== Information provided
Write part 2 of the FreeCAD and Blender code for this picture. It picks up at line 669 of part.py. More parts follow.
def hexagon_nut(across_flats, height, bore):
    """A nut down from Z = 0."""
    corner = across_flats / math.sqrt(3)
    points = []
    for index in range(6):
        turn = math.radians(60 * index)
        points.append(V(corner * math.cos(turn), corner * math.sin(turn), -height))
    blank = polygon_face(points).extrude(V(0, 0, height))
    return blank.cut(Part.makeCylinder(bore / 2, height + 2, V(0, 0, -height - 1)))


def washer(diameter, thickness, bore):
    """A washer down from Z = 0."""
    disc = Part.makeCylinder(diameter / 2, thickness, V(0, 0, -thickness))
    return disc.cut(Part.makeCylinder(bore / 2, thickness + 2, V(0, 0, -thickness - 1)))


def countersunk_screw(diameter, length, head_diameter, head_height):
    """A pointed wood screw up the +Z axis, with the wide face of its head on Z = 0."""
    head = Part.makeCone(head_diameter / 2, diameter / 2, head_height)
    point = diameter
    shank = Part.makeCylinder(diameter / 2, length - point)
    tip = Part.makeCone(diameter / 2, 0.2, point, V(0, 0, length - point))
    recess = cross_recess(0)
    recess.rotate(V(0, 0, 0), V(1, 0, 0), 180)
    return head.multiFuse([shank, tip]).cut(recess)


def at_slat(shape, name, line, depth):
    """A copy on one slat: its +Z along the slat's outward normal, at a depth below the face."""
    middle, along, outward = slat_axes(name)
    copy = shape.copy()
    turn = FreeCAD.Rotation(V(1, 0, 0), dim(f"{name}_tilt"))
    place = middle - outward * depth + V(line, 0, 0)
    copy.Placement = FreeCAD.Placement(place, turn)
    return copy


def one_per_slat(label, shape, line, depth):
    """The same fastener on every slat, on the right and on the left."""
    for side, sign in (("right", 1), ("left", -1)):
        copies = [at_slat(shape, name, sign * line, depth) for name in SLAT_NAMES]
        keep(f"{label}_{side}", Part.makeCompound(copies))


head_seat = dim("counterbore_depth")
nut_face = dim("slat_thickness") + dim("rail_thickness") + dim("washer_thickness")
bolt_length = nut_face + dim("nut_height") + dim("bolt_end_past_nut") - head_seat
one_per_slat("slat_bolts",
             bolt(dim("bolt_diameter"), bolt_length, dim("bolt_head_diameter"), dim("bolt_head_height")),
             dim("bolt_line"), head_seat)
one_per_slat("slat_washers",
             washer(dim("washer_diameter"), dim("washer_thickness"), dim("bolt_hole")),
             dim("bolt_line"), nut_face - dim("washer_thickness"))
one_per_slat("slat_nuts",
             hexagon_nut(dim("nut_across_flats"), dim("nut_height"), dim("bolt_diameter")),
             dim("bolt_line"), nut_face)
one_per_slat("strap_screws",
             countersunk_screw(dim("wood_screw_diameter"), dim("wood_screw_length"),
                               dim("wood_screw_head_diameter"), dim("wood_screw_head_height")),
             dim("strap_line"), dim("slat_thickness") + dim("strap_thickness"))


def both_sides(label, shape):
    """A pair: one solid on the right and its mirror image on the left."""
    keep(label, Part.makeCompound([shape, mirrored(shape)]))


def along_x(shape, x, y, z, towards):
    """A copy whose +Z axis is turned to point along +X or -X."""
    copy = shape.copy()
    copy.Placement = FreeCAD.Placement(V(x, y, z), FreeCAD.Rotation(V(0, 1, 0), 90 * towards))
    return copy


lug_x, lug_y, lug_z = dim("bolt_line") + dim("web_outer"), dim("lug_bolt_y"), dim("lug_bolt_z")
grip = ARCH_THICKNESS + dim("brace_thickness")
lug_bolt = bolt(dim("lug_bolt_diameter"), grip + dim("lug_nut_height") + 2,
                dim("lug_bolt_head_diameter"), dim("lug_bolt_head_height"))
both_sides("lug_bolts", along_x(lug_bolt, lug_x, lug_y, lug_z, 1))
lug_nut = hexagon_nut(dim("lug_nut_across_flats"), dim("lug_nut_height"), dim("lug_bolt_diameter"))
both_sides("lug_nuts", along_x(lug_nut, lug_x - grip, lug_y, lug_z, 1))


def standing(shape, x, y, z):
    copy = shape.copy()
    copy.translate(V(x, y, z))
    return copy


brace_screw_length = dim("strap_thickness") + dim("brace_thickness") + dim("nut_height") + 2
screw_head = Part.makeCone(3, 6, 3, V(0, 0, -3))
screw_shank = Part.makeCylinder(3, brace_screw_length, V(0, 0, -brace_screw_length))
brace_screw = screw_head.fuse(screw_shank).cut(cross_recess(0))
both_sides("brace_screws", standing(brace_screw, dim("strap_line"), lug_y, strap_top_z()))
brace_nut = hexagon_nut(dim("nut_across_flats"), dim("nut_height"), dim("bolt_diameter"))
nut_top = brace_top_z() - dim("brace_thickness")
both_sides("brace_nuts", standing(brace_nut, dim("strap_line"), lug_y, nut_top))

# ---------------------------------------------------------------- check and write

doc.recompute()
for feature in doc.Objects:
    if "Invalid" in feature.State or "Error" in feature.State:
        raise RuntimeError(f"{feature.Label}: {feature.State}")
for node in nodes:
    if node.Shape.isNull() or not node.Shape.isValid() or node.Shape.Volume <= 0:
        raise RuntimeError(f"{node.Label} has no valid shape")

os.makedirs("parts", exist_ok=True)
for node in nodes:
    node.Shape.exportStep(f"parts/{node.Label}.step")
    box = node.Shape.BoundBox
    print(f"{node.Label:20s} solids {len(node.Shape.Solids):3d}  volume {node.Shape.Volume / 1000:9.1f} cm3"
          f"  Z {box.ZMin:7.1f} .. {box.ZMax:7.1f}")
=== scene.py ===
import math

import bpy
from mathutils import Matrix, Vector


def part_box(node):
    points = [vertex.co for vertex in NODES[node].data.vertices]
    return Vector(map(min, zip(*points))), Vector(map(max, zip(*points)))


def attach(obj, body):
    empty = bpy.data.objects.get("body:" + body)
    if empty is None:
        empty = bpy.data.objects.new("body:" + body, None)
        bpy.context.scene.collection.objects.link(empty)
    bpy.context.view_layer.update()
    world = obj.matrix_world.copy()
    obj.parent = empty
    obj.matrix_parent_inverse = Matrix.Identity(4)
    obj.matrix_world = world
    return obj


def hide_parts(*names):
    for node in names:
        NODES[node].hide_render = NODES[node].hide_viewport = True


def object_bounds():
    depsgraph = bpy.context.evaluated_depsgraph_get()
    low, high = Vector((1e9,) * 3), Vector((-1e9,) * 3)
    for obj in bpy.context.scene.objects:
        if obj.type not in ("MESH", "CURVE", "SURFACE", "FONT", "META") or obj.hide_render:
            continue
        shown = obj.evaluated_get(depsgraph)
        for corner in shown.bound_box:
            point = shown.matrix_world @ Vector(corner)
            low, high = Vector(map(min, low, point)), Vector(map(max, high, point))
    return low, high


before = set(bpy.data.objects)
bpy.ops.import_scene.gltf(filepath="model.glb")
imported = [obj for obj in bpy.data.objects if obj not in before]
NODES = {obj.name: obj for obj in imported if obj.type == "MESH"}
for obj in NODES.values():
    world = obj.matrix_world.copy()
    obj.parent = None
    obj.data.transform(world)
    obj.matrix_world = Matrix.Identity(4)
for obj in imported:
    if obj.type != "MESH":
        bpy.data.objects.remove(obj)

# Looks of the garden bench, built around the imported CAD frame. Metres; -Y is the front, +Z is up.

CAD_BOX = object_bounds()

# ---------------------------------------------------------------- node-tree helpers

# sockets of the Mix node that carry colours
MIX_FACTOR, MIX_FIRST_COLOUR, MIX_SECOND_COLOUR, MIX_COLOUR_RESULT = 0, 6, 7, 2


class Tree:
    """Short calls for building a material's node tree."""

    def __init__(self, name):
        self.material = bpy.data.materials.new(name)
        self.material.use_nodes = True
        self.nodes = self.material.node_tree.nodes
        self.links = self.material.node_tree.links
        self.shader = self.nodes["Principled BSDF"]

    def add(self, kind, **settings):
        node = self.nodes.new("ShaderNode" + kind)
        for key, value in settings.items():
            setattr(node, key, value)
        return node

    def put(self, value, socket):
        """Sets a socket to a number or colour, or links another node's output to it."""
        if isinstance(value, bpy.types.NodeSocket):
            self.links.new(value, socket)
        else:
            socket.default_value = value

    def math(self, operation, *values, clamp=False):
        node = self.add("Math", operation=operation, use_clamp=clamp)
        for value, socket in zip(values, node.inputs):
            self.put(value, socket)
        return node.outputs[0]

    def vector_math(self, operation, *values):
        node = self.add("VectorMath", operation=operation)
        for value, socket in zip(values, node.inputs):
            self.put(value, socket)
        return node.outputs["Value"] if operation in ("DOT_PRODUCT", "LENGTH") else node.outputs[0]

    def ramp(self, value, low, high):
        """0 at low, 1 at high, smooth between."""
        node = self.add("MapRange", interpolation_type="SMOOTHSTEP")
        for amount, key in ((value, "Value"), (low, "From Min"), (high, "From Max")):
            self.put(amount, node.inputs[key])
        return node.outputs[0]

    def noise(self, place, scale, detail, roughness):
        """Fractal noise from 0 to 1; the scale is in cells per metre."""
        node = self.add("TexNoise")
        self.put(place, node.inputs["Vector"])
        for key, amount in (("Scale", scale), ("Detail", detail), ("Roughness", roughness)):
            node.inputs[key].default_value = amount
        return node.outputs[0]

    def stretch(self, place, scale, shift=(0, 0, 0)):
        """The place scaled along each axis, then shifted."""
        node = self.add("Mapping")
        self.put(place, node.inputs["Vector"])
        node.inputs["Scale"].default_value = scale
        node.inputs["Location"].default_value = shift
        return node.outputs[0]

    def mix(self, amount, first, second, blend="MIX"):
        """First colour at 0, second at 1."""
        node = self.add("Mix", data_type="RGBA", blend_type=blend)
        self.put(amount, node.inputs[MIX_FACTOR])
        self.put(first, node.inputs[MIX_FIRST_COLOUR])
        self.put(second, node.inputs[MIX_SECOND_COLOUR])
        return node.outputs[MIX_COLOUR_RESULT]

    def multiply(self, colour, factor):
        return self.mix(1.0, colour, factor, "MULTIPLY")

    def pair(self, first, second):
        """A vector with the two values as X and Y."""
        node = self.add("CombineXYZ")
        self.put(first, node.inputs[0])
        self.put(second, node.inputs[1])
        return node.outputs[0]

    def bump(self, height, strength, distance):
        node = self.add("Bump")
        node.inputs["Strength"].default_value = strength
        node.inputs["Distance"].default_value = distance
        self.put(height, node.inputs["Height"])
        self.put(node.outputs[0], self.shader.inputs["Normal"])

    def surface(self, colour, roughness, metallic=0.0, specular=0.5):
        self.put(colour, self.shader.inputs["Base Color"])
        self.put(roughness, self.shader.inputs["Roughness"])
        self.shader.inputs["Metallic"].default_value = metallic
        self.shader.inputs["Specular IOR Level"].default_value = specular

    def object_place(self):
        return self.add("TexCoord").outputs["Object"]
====
◆ Set task
Everything from the line containing "shown = obj.evaluated_get(depsgraph)" down to the line containing "obj.parent = None" should be repeated exactly, with both end lines kept and no other lines added.

◆ Reply
        shown = obj.evaluated_get(depsgraph)
        for corner in shown.bound_box:
            point = shown.matrix_world @ Vector(corner)
            low, high = Vector(map(min, low, point)), Vector(map(max, high, point))
    return low, high


before = set(bpy.data.objects)
bpy.ops.import_scene.gltf(filepath="model.glb")
imported = [obj for obj in bpy.data.objects if obj not in before]
NODES = {obj.name: obj for obj in imported if obj.type == "MESH"}
for obj in NODES.values():
    world = obj.matrix_world.copy()
    obj.parent = None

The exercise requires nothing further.